Проработка артикуляционного эффекта выразительных по своему звукосоставу слова <…> нахождения для каждой речи некоторых устойчивых положений речеаппарата, дающих устойчивую тембральную и артикуляционную окраску речи[1130].

Поэтому когда молодой лирический поэт Шаламов изъявляет желание опубликоваться в «Новом ЛЕФе», он получает вместо этого задание создать техническую инструкцию для радиорепортера:

– Вот, – сказал Сергей Михайлович, – напишите для «Нового Лефа» заметку «Язык радиорепортера». Я слышал, что надо избегать шипящих и так далее. Напишете?

– Я, Сергей Михайлович, хотел бы написать по общим вопросам, – робко забормотал я.

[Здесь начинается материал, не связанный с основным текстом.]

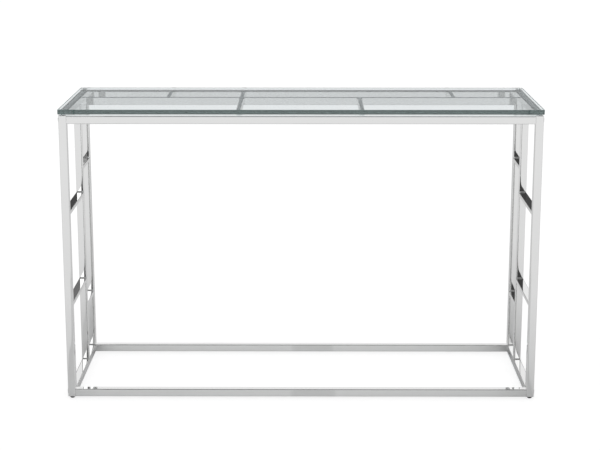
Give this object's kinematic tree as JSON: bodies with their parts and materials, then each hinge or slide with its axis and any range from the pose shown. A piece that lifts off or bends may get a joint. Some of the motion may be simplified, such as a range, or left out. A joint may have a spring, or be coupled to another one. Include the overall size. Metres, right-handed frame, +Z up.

Узкое лицо Третьякова передернулось, а голос его зазвенел:

– По общим вопросам мы сами пишем[1131].

Это кажется пренебрежением к поэтическим амбициям – даже «не чьим-нибудь стихам, а стихам вообще», и в тех же воспоминаниях Шаламов предлагает довольно радикальную интерпретацию истории «Нового ЛЕФа»: «Маяковский хотел писать стихи и был изгнан из „Нового ЛЕФа“. Писание стихов казалось Третьякову пустяками»[1132]. Как известно, Маяковский не только не был изгнан, а Третьяков сам часто выступал с публикацией «пустяков» в журнале, но оба к тому же проявляли интерес именно к радиобытованию (поэтического) слова, а также делали особенный медиаэстетический акцент на вопросах тембра и следствиях этого физиолого-технического аспекта для литературной критики. Так, «речевик» Третьяков высказывает предположение о рождении словесных изобретений зауми из духа аудиотрансляции («граф-то возник во второй части стиха не потому ли, что его родил „радио-телеграф“»)[1133], а его собственные стихи, по мнению критика, «бьют обухом не только по сознанию; они распирают голосовые связки; они превращают гортань в металлический рупор»[1134]. В свою очередь, «горлопан» Маяковский в год начала работы «Нового ЛЕФа» называет радио «дальнейшим (одним из) продвижений слова, поэзии» и «расширением словесной базы», а критик, по его мнению, должен «знать законы радиослышимости, должен будет <…> признавать серьезным литературным минусом скверный тембр голоса» и даже «должен измерять на эстраде пульс и голос по радио»[1135].